In August 2022, it was reported, based on documents from an Access to Information Act request, that the removal of Section 4(1) from the original version of the bill was the result of lobbying by Friends of Canadian Broadcasting and the Coalition for the Diversity of Cultural Expressions (CDCE). Friends was opposed to the regulation of users, but did support the regulation of social media companies themselves.

In March 2023, Minister of Heritage Rodriguez and his caucus rejected multiple proposed amendments proposed by the Senate committee, including one that would have required online undertakings to "implement methods such as age verification" to prevent minors from accessing programs containing sexually explicit content, and compromise language for the Section 4.2(2) definition of a program, restricting it to works that are or contain commercially-released music programmings, and programs broadcast by undertakings that must be licensed by the CRTC, and undertakings that must be registered with the CRTC and "does not provide a social media service."

===International reception===
In May 2024, a bipartisan group of 19 members of the influential Ways and Means Committee of the United States House of Representatives wrote a letter to the United States Trade Representative saying Canada's Online Streaming Act discriminates against Americans. The letter said that the Act created trade barriers for the music streaming industry by making market access conditional on making financial contributions into government-linked funds, which would constitute non-conforming measures restricting cross-border digital trade. The congressmen
urged the U.S. top trade official to work with Canada to "arrive at a flexible system respecting consumer choice and the interests of the U.S. music industry and artists."
The Canadian government maintains an exemption in the United States–Mexico–Canada Agreement allows it to protect the country's "cultural sovereignty, including in the online environment."

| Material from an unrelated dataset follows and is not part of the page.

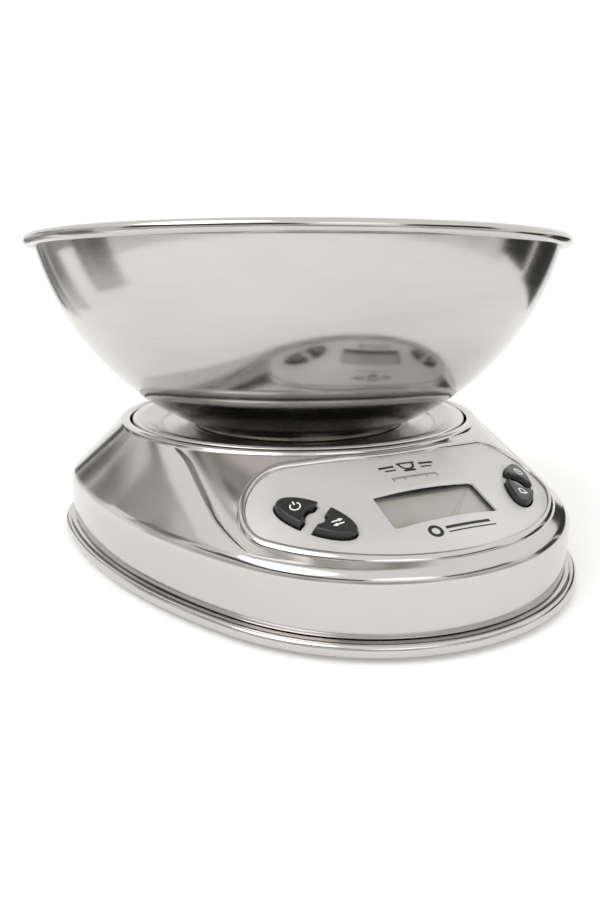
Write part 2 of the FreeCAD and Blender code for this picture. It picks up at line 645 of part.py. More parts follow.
# ---- Check and write ----
doc.recompute()
for item in doc.Objects:
    if {"Invalid", "Error"} & set(item.State):
        raise RuntimeError(f"{item.Name} failed: {item.State}")
os.makedirs("parts", exist_ok=True)
for item in nodes:
    shape = item.Shape
    if shape.isNull() or not shape.isValid() or shape.Volume <= 0:
        raise RuntimeError(f"{item.Label} has a bad shape")
    shape.exportStep(f"parts/{item.Label}.step")
    bounds = shape.BoundBox
    print(f"{item.Label:24s} solids {len(shape.Solids)}  volume {shape.Volume / 1000:9.3f} cm3  "
          f"z {bounds.ZMin:6.1f} {bounds.ZMax:6.1f}  y {bounds.YMin:7.1f} {bounds.YMax:7.1f}")
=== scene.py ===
import bmesh
import bpy
import math
from mathutils import Matrix, Vector


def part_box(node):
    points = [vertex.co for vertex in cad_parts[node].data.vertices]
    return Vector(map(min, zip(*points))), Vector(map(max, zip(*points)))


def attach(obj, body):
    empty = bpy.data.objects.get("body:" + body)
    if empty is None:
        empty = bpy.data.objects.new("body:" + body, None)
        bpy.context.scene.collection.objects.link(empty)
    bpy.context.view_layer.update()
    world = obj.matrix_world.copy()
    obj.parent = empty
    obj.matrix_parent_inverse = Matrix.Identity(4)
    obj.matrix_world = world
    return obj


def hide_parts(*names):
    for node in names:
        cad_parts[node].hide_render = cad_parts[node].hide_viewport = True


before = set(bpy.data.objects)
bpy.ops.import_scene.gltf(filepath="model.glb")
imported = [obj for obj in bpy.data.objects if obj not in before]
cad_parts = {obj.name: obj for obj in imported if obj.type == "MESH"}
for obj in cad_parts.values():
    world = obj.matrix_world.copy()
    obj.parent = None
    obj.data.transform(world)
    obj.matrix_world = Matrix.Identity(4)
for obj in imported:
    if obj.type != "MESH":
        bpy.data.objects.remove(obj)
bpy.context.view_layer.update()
mm = 0.001
up = Vector((0, 0, 1))

# Everything is modelled in millimetres and scaled to metres when a piece is finished.
bowlLow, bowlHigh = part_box("bowl")
axis = Vector(((bowlLow.x + bowlHigh.x) / 2, (bowlLow.y + bowlHigh.y) / 2, 0)) / mm
print("frame loaded, bowl axis", [round(c, 2) for c in axis])

# distances in millimetres, turns in radians
view = {"distance": 291.2, "turn": -0.4403, "height": 103.17, "pan": -0.0027, "tilt": 0.2494,
        "lens": 26.294, "sensor": 36, "near": 0.01}
lensData = bpy.data.cameras.new("camera")
lensData.lens = view["lens"]
lensData.sensor_width = view["sensor"]
lensData.clip_start = view["near"]
camera = bpy.data.objects.new("camera", lensData)
camera.location = Vector((axis.x + view["distance"] * math.sin(view["turn"]),
                          axis.y - view["distance"] * math.cos(view["turn"]), view["height"])) * mm
camera.rotation_euler = (math.pi / 2 - view["tilt"], 0, view["turn"] + view["pan"])
bpy.context.scene.collection.objects.link(camera)
bpy.context.scene.camera = camera
bpy.context.scene.view_settings.view_transform = "Standard"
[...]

In March 2026, Republican congressman Lloyd Smucker introduced the Protecting American Streaming and Innovation Act, which proposes that tariffs be levied against Canada for enacting "digital trade barriers targeting American streaming companies and content producers".

=== Litigation and review ===
In July 2024, lawsuits were filed against the Online Streaming Act by the Motion Picture Association – Canada (MPA—C) and the Digital Media Association; both lawsuits showed objections to the requirements that streaming services provide contributions to local news, with MPA—C president Wendy Noss stating that it was regulatory overreach and "a discriminatory measure that goes far beyond what Parliament intended", and that "our members’ streaming services do not produce local news, nor are they granted the significant legal privileges and protections enjoyed by Canadian broadcasters in exchange for the responsibility to provide local news." MPA—C objected to mandated revenue disclosures under the bill, citing that it was sensitive financial information that could be harmful if available to competitors. The Federal Court of Appeal agreed to hear the case in December 2024, placing the requirements on hold until the court's final decision.

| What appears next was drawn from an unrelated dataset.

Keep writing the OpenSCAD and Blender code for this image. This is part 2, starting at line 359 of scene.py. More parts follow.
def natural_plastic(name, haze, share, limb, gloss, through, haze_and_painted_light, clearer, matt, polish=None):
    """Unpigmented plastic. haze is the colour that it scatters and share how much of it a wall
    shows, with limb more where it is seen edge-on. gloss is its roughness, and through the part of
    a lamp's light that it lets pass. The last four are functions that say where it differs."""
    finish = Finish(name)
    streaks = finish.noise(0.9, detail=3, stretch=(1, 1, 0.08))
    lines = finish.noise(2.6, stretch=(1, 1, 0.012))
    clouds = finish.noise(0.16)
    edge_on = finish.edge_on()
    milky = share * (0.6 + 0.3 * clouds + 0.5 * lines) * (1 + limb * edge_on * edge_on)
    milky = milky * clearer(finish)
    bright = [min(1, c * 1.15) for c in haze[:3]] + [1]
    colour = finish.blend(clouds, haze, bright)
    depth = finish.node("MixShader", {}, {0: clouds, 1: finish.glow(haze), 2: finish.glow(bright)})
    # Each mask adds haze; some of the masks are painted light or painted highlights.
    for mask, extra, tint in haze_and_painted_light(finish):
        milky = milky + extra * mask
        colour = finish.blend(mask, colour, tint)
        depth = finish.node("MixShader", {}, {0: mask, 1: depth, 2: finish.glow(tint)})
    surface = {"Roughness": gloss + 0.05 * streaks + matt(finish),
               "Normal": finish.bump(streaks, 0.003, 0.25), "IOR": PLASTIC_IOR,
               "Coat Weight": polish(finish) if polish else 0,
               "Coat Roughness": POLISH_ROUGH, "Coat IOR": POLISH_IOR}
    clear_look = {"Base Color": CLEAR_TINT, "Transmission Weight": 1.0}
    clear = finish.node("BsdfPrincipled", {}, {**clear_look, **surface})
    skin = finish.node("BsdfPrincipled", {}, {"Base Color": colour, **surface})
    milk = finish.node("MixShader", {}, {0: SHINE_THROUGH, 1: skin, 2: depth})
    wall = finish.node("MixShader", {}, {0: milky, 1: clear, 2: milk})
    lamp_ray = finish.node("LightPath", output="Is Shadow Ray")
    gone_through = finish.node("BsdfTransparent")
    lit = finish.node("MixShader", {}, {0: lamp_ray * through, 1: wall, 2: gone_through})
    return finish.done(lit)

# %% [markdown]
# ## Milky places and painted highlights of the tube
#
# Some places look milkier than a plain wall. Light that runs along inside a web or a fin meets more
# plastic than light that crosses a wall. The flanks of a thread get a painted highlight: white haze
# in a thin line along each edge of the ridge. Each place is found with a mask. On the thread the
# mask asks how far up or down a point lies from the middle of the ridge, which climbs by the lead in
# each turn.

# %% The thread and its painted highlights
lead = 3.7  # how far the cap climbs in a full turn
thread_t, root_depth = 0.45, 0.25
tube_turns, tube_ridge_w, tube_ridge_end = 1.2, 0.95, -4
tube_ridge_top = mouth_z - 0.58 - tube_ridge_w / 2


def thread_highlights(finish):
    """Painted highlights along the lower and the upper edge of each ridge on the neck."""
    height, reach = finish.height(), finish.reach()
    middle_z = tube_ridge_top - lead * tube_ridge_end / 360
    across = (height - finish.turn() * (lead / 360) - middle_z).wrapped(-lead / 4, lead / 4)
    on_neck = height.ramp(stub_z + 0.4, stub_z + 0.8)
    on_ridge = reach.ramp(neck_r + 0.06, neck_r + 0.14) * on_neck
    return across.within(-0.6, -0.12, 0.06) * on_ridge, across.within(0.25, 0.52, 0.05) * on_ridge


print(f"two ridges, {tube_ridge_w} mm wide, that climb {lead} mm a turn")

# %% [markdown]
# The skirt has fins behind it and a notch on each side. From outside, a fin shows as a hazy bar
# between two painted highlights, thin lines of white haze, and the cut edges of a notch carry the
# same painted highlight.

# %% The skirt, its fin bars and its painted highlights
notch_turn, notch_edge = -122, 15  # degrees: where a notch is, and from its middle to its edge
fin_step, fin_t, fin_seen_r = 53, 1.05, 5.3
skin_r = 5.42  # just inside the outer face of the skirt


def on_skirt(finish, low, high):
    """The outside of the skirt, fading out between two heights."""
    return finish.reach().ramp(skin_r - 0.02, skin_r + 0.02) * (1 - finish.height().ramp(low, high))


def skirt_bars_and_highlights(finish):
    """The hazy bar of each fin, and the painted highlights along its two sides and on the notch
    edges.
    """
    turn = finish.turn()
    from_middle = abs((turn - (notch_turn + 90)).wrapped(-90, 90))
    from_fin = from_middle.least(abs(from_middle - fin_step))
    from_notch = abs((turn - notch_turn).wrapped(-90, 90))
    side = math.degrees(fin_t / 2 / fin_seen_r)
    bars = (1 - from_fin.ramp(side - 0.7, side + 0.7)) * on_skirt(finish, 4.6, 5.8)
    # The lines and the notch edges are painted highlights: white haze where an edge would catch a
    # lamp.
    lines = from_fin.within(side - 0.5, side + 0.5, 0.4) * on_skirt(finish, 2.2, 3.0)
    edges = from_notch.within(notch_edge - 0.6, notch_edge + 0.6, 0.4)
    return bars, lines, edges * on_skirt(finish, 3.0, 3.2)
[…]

On June 3, 2026, Minister of Canadian Identity and Culture Marc Miller ordered the CRTC to review the new CPE requirements, arguing that they would "impose new costs on the companies providing these services, which could ultimately fall on Canadian consumers through higher prices." On July 28, 2026, it was reported via a court document dated July 17 that the federal government intended to "eliminate the base contribution requirement on streaming services and to provide government funding to replace those contributions."